In the heady summer of 1795, many more visitors wandered the Palais Royal looking for entertainments both pure and impure. Paris was in the grip of an extended, dissolute, after-the-Terror party. The excesses of the guillotine were over. The fanatic Robespierre was dead. People no longer needed to look fearfully over their shoulders. Instead they overcame the horror of recent deaths by an exuberant embrace of life. Women danced with narrow red ribbons around their necks to symbolize the severed head.

Amid this excess, the Palais Royal was the headquarters of pleasure. All the cafés, restaurants, theaters, brothels and gambling houses were filled to bursting. But there was a lonely figure among the revelers. He was an obscure young soldier named Napoleon Buonaparte, newly arrived in Paris from the provinces. At twenty-six years of age, he was pale, intense and silent, but even then he was an acknowledged genius on the battlefield. Born in Corsica, Napoleon was essentially Italian; he was as tough, clannish and ruthless as a mafia godson.

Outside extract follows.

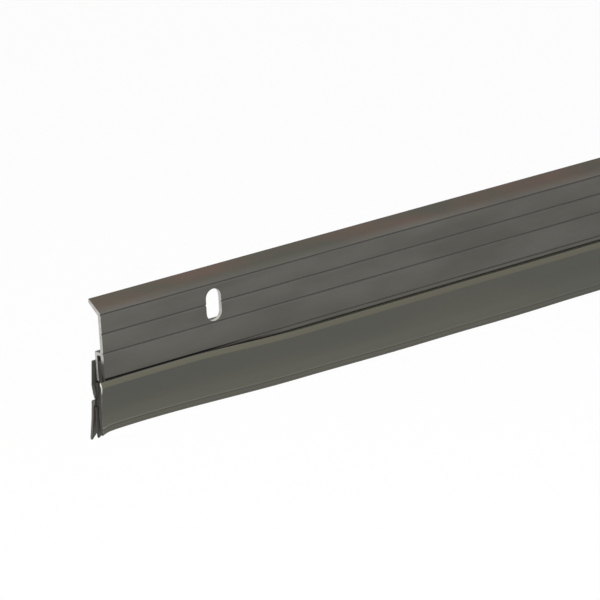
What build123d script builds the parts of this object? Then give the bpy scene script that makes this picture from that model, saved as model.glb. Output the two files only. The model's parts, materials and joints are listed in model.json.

This macho soldier, obsessed with the acquisition and exercise of power, was understandably surprised when he figured out the real sources of power in Directory Paris. He wrote home to his brother Joseph:

Women are everywhere – applauding the plays, reading in the bookshops, walking in the Park. The lovely creatures even penetrate to the professor's study. Paris is the only place in the world where they deserve to steer the ship of state; the men are mad about them, think of nothing else, only live by them and for them. Give a woman six months in Paris, and she knows where her empire is, and what is her due
.

When Napoleon met Rose de Beauharnais he confronted the apogee of this new woman: she was graceful, untruthful, influential, extravagant and amoral. She was as unlike his thrifty, virtuous, domineering mother as it was possible to be. But her very faults made her
une vraie femme
, the very essence of femininity, her charms as delicate as gossamer.